At a press conference hosted by his ministry, Deyalsingh again warned citizens against complacency especially going into the long Easter weekend.
“Three of our people; three more families in Trinidad and Tobago have been plunged into mourning,” he said. “Only these families know what it is like to lose (a family member) to covid19.” He said TT has decreased its vigilance. “We seem to be thinking we have beaten the virus. We have not!”
He said deaths will continue to increase and more families will suffer without action. “If we extrapolate those numbers into the future without doing something now, the situation will become something untenable. Cases will mount in the hundreds.”
Deyalsingh said after consulting with Chief Medical Officer Roshan Parasram and Minister of National Security Stuart Young, he (Deyalsingh) was given authorisation by the Prime Minister to roll back on recreational sports.
He said that as of Good Friday, recreational team sports, limited to congregations of no more that 22 athletes, conducted both indoors and outdoors will be discontinued.
“People engaging in these sports, it is more than 22 people. The after-game lime is becoming dangerous and people are congregating without wearing masks, so we are going back to how things were.”
Speaking also at the press conference, Dr Parasram said the regulation to allow for recreational sports, which was given the green light in early March, has been highlighted as it represents a significant change in numbers. “We noted (numbers) steadily began to rise two weeks after that regulation (came into effect).”
He said the current numbers are similar to where TT was in September. He said there are a large number of people in savannahs and community grounds participating in sporting activities without face masks or shields and in close proximity to each other. “That has been shown to be the nidus (focus of infection) of the spread in TT and everywhere else in the world.
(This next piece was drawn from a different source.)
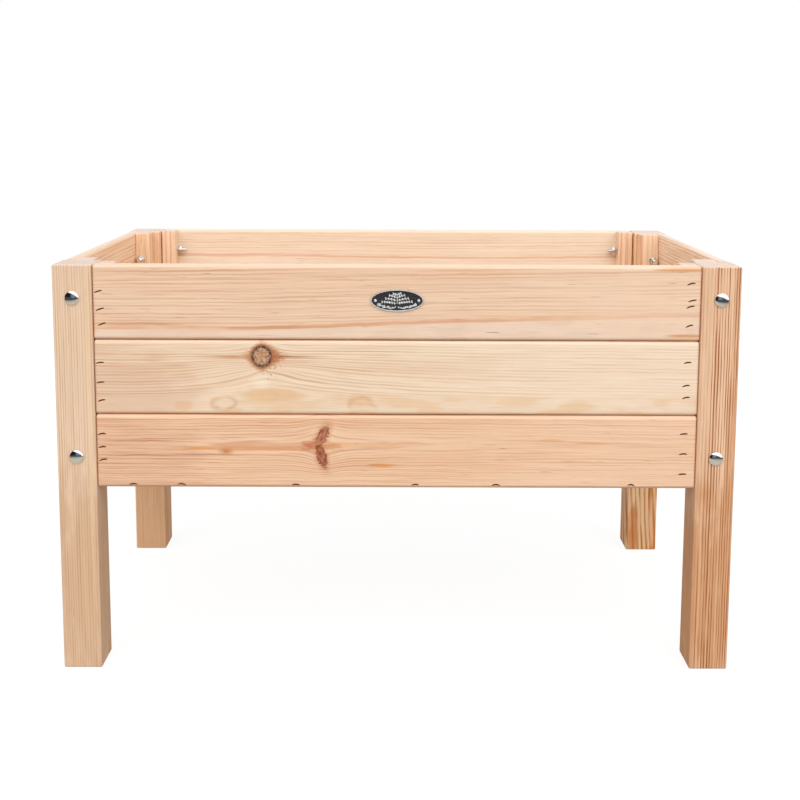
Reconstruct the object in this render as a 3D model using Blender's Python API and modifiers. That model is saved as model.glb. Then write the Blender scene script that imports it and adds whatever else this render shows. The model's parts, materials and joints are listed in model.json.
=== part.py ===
# Raised planter on legs: four square legs, four walls of three boards, corner battens,
# a slatted floor on bearers, sixteen coach bolts with their nuts, and a small oval badge.
# Metres, +Z up, +Y towards the back; the origin is on the ground under the middle.

import math
import bmesh
import bpy
from mathutils import Vector

# Driving sizes.
OVERALL_WIDTH = 0.785
OVERALL_DEPTH = 0.410
LEG_SIDE = 0.045
LEG_HEIGHT = 0.4815
RIM_HEIGHT = 0.482
BOARD_HIGH = 0.087
BOARD_THICK = 0.014
BOARDS_PER_WALL = 3
BOARD_GAP = 0.0004
WALL_RECESS = 0.001
END_GAP = 0.0012
CLEARANCE = 0.0003
CUTTER_PAST = 0.010
JOIN_BITE = 0.0003

# Corner battens, along their bolt and across it. The right wall has wider ones.
END_BATTEN = (0.020, 0.020)
SIDE_BATTEN = {"left": (0.022, 0.020), "right": (0.022, 0.026)}

# Floor.
BEARER_HIGH = 0.010
BEARER_DEEP = 0.020
FLOOR_BOARDS = 8
FLOOR_SLIP = 0.0008

# Rounded edges of the timber.
LEG_ROUND = 0.0020
BOARD_ROUND = 0.0035
BATTEN_ROUND = 0.0010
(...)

“All things being equal, it seems to be a driver of the spread of the virus.” Parasram said there are other factors, including complacency which also drives the infection rate. “It is no one thing in the population causing the increase in cases (but) it seems to be a relaxation in guidelines.”
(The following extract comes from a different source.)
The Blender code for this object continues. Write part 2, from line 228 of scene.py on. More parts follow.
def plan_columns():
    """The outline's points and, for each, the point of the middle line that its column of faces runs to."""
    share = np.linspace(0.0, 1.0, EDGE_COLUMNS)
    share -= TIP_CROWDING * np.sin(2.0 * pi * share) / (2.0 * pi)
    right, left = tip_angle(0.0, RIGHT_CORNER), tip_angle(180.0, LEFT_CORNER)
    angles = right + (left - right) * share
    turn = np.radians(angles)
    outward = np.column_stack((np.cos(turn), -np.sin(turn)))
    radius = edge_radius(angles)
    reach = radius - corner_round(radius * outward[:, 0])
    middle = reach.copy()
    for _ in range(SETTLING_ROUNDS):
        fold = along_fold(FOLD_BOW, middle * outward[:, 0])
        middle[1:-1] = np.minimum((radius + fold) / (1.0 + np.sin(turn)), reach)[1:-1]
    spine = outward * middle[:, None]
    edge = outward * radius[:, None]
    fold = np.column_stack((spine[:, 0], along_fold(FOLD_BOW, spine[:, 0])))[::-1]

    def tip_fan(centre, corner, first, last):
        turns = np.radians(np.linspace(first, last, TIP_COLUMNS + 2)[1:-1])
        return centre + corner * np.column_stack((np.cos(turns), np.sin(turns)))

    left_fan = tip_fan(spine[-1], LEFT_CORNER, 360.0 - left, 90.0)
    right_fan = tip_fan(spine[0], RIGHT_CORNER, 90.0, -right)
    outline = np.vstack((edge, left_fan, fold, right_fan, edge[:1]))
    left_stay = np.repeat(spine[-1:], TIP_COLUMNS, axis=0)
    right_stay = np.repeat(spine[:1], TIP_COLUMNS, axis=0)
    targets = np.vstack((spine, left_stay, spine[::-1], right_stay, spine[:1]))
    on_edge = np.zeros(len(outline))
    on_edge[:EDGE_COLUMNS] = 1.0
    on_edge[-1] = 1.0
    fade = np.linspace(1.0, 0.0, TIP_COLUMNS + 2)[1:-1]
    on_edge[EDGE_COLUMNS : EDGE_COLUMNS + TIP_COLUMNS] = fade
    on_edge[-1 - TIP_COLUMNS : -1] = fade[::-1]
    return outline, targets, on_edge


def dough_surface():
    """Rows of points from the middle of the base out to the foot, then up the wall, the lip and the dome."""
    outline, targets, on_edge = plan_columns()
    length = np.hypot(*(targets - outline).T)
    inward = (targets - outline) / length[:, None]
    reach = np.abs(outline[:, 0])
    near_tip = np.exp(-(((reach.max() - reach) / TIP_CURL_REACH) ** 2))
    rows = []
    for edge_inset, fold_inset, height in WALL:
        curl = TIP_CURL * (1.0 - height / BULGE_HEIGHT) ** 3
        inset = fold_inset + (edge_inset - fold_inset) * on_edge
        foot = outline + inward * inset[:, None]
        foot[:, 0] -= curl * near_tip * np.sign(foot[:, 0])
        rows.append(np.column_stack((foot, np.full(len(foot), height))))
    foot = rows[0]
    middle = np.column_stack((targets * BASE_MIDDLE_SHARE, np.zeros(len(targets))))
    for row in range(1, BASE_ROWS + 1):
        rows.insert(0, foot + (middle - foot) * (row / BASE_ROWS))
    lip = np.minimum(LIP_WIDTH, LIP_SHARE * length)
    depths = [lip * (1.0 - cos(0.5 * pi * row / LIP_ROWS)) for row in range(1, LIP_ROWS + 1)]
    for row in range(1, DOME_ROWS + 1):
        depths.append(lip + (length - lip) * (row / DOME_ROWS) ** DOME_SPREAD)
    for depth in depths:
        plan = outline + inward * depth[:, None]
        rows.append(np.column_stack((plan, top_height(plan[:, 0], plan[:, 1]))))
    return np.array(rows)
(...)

Deyalsingh said no other rollback has been implemented at this time. “You are free to come and go, but we are urging caution. We need to go back to the discipline we had in October, November, December, (and) January…especially as we go into this Easter weekend.
“We want people to have a safe, holy, happy Easter but we are asking them not to congregate. Go to the beaches but be careful.” He also discouraged big gatherings at home or in public.
Deyalsingh also addressed how the vaccines were paid for at the press conference. He said the first tranche of 33,600 vaccines cost US$148,084.06.
“That money was paid under the Inter-American Development Bank (IDB) on a loan agreement programme which Cabinet signed on to in 2016. It’s not a grant.” He said the IDB did not pay the money. It is a loan the government and people will eventually have to repay. He said each dose costs US$4.41, inclusive of insurance, shipping and other associated costs.
“These vaccines are being paid for by the people utilising a loan from 2016.” He said the IDB loan was taken out then to be used for purposes such as this.
“We would have gone to Cabinet under the Ministry of Urban Development to re-purpose a part of the loan to do that, so this was done all under Cabinet approval.
“It was a quick way to get the money to Covax. If we had not paid in a particular time frame, the shipment of vaccines would have been delayed.” Phase one of vaccinations begin on Tuesday with front-line healthcare workers and people over 60 with Non-Communicable Diseases (NCDs).
Deyalsingh said 6,621 front-line workers will be vaccinated, which represents an estimated 30 percent of the roughly 17,000 healthcare worker population, spanning 11 categories of workers. He said the ministry is targeting 40,950 NCD patients.
He said although the number of vaccines currently available will not cover all of the NCD patients, the remainder will be accommodated when the second tranche of vaccines arrive before phase two begins. He said appointments can be made at clinics and NCD patients over 60 who are not registered with a clinic can call one of the 21 vaccination centres to make an appointment.